One huge change in recent years comes from products like Aquaphalt 6.0 and 4.0. Before those products, if you did a DIY patch on your driveway in preparation for applying a sealcoat, you needed to use a cold patch product and then allow it 30 to 90 days to cure. Three months is a long time. Now with Aquaphalt-type products, you can make the patch and sealcoat the next day. Much more manageable. The font of all knowledge, YouTube, is a good place to learn the sequential steps of asphalt repair.

The concrete conundrum

In a similar way, resin-enhanced repair products for concrete slabs (driveways, patios, basement floors, etc.) have made concrete repair and updating your driveway more practical for DIY folks. Concrete is a bit trickier because, unlike asphalt, repairing large fractures or holes in a concrete driveway is a very large job. Cracks and common surface flaws, called spalling, can be addressed with resin-based (epoxy) products you can find at big box home improvement stores. These are two-part products, like this GE-P version, that you mix together and apply in various manners, which then bond to the concrete and harden via chemical reaction. The resulting repair is likely stronger than the original concrete.

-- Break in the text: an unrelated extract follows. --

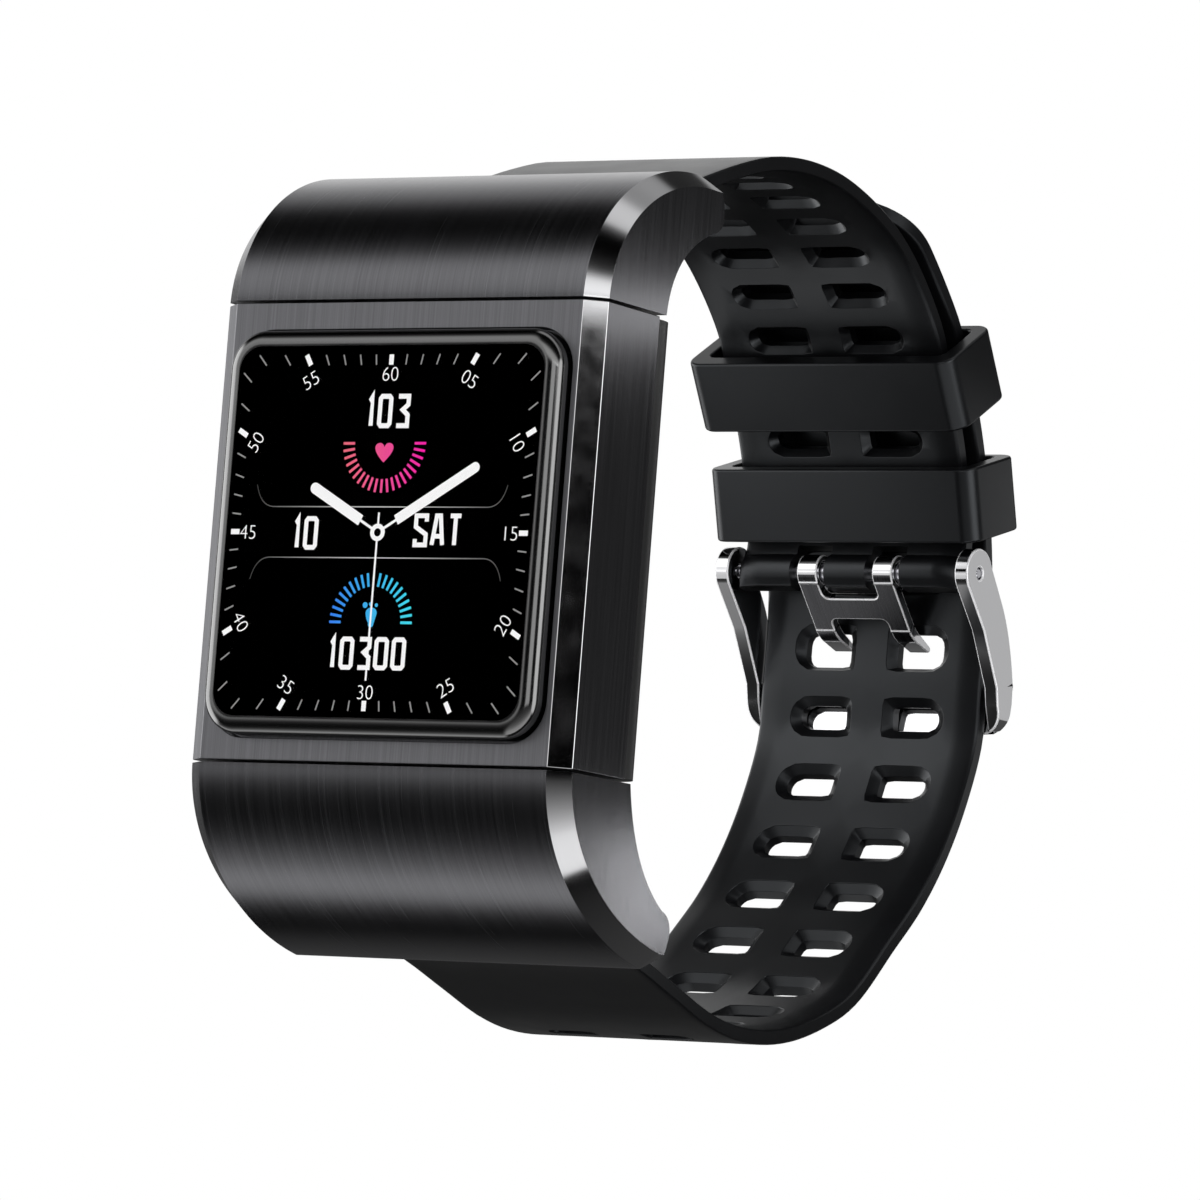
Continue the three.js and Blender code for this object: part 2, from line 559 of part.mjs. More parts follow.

It is best to limit your DIY concrete repair to minor problems like cracks and spalling. Full-thickness fractures, uneven slab displacement, large holes or chunks that are loose or missing – those are jobs for concrete professionals. With concrete, there are many common mistakes that DIY folks often make because concrete construction is surprisingly technical and requires specialized tools and equipment.

The repair processes for concrete, even minor repairs, require proper preparation. Once again, the "University of YouTube" can be very helpful in supplying those sequential steps needed for success. But the good news is that with today's new products, both asphalt and concrete driveway repair is much easier.